The main reason given by McDonald J for departing from this basic position was that, in orchestrating the transfers ultimately received by English, the intention of the owner of the beneficial interest in HKRME was that “while the liabilities of HKRME would have to be met, the balance of the monies were not intended to be held for HKRME” (HKR (No 3) [31]). As a consequence, HKRME could contend only that the element of the monies transferred to it to meet its liabilities “remained its property and that, accordingly, the transfers had, to that extent, been made at its expense on foot of the fictitious invoices” (id [42]). The main problem with this analysis is that it conflates personal and proprietary liability. As I argued in my first post, the personal claim to restitution of the value of the payment transferred is complete at the moment the payment is made, and that claim is simply a debt (see, eg, Prudential Assurance Company Ltd v Revenue and Customs [2019] AC 929, [2018] UKSC 39 (25 July 2018) [72] (Lords Mance, Reed and Hogde (in a joint judgment; Lords Sumption and Carnwath concurring)); FII (No 3) [90], [114]). That debt is a personal claim to the amount paid. It is not a proprietary claim to the actual money paid. A proprietary claim to the property in the money may arise for additional or distinct reasons (see, eg, Eoin O’Dell “Unjust enrichment and the remedial constructive trust” (2001) 23 Dublin University Law Journal (ns) 71 (Tara)). These are two separate claims, based on different legal considerations, and limitations upon the one are not necessarily – or at all – limitations upon the other. Hence, even if a proprietary claim by HKRME to the property in the money is limited to the amount of its liabilities, there is no reason why a personal claim should be. The personal claims were complete when the payments was made on foot of the basis (or consideration) that had failed.

Even in personal claims, there are, however, unusual circumstances in which the relevant enrichment is not necessarily the full amount of the payment transferred, but can be another (lesser) amount. This is one of the many, many issues recently addressed by the UK Supreme Court in FII (No 3) (the headquarters of HM Revenue and Customs, the defendants in the case, are shown above left, via here). The plaintiffs had paid invalid advance corporation tax [invalid ACT] in the mistaken belief that it was due, but the Revenue argued that those payments triggered shareholder tax credits that they were bound to recognise, so that they were not enriched by the mistaken payments.
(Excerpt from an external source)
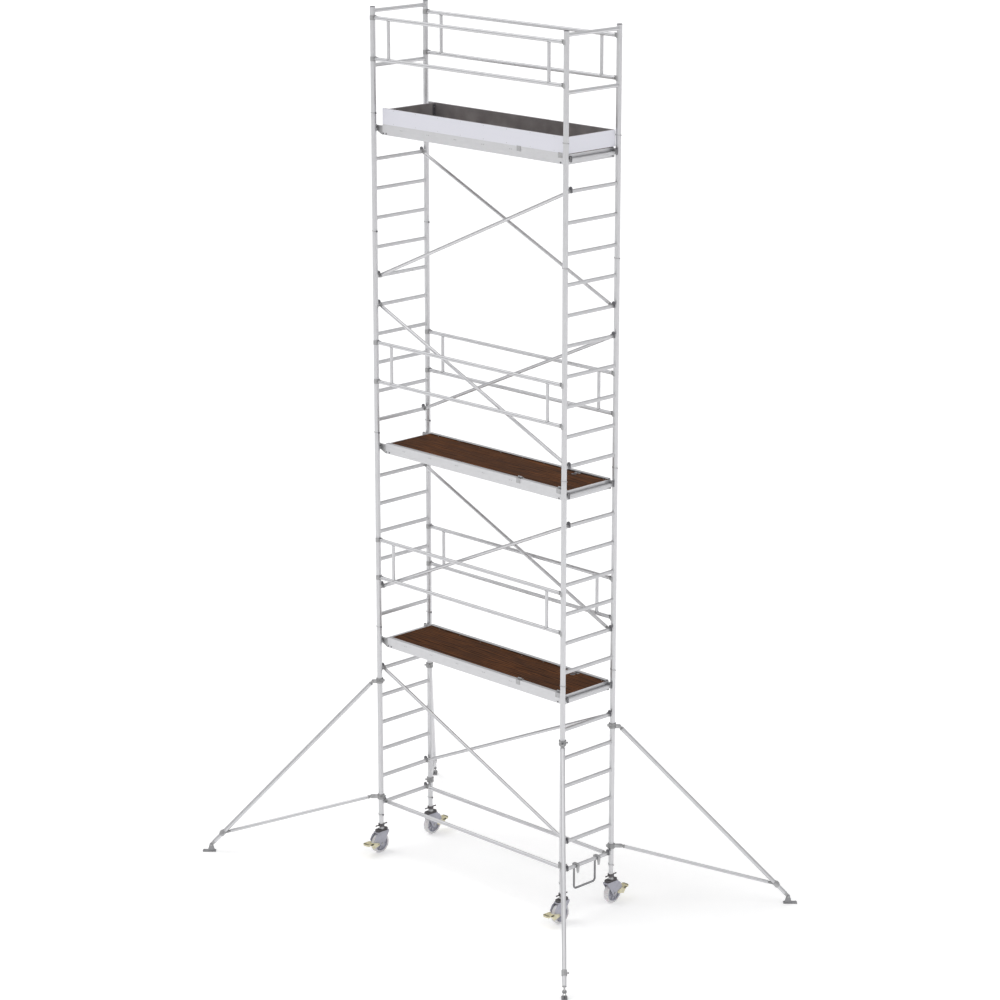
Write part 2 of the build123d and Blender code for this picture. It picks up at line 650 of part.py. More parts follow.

The Court accepted there could be unusual circumstances in which the relevant enrichment is not necessarily the full amount of the payment transferred:

170. … the court in ascertaining the defendant’s enrichment cannot always conclude its enquiry by saying that because the … [plaintiff] transferred £X to the defendant, the defendant’s enrichment is £X. The court may, as the Revenue argues, have to have regard to liabilities which the defendant incurs as a consequence of the receipt of the money. [emphasis added]

The liabilities which McDonald J took into account are not of this type. They were simply general liabilities, and not consequent liabilities which negated the enrichment (see, eg, Graham Virgo The Principles of the Law of Restitution, (3rd ed, Oxford University Press, 2015) 73; Andrew Burrows The Law of Restitution (3rd ed, Oxford UP, 2011) 50). The necessary link is illustrated by Jeremy Stone Consultants Ltd v NatWest Bank plc [2013] EWHC 208 (Ch) (11 February 2013). Saunders defrauded the plaintiffs of money, and paid it into the account of Saunders Electrical Wholesale Limited [SEWL] at NatWest bank. Sales J held that NatWest had not thereby been enriched, because the increase in its assets “was matched by an immediate balancing liability, in the form of the debt which NatWest owed SEWL reflected in the increase in SEWL’s bank balance as a result of the payments” ([242]). The absence of the necessary link is illustrated by FII (No 3): any supposed obligation to pay the invalid ACT, on the one hand, and the entitlement to tax credits, on the other, were independent of each other (see, eg, [190]). The subsequent entitlement to tax credits did not negate the initial enrichment by payment of the invalid ACT. Unlike Stone v NatWest, there is no necessary connection whatsoever between HKMRE’s payments ultimately to English, and its liabilities to other parties. Indeed, the lack of such connection is even more obvious than in FII (No 3): in that case, there was some plausible – if insufficient – factual connection between the potential tax liability giving rise to the unjust enrichment and the subsequent tax credit; whereas there is no similar plausible factual connection between HKR’s payments giving rise to English’s unjust enrichment and any of HKR’s liabilities.